Each line from the beginning of the data below through the line containing "1.0)), 0.00001, 0.4).material" should be repeated exactly, please.

* START Data *

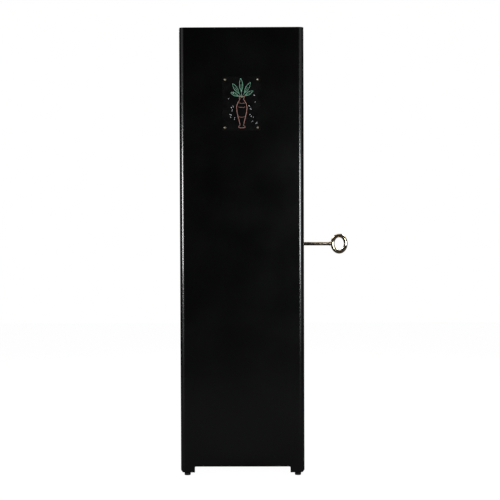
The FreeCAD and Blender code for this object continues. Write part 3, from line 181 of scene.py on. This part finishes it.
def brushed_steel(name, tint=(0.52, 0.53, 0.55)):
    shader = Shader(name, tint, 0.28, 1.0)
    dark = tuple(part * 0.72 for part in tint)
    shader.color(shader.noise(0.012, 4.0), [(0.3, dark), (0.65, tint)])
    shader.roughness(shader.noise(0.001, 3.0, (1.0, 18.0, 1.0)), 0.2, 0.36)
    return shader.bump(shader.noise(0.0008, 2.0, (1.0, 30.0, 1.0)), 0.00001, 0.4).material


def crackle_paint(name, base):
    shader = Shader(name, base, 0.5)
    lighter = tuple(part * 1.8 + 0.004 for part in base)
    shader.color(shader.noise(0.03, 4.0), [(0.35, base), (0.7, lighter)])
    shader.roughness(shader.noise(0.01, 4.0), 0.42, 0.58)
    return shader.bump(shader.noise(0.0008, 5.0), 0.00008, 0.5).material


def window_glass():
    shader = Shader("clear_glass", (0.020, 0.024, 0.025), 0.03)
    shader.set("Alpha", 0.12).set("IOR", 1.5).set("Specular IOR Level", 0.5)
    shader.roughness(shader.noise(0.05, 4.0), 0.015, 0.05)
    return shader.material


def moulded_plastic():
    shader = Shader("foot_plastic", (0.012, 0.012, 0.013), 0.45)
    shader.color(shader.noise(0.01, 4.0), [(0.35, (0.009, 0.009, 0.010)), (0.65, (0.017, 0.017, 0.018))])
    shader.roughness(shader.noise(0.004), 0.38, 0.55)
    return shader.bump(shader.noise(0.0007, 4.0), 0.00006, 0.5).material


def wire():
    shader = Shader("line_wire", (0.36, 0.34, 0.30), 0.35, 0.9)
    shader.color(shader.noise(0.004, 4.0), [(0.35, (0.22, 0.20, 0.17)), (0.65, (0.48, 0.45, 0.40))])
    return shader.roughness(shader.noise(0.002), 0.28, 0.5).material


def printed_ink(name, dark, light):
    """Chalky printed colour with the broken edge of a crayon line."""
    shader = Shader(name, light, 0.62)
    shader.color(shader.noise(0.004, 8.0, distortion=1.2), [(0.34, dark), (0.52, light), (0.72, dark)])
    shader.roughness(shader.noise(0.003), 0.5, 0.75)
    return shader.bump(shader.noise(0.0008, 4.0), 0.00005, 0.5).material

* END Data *

*The result*:
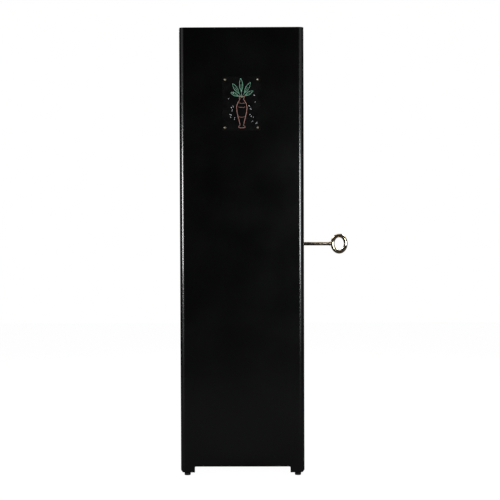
The FreeCAD and Blender code for this object continues. Write part 3, from line 181 of scene.py on. This part finishes it.
def brushed_steel(name, tint=(0.52, 0.53, 0.55)):
    shader = Shader(name, tint, 0.28, 1.0)
    dark = tuple(part * 0.72 for part in tint)
    shader.color(shader.noise(0.012, 4.0), [(0.3, dark), (0.65, tint)])
    shader.roughness(shader.noise(0.001, 3.0, (1.0, 18.0, 1.0)), 0.2, 0.36)
    return shader.bump(shader.noise(0.0008, 2.0, (1.0, 30.0, 1.0)), 0.00001, 0.4).material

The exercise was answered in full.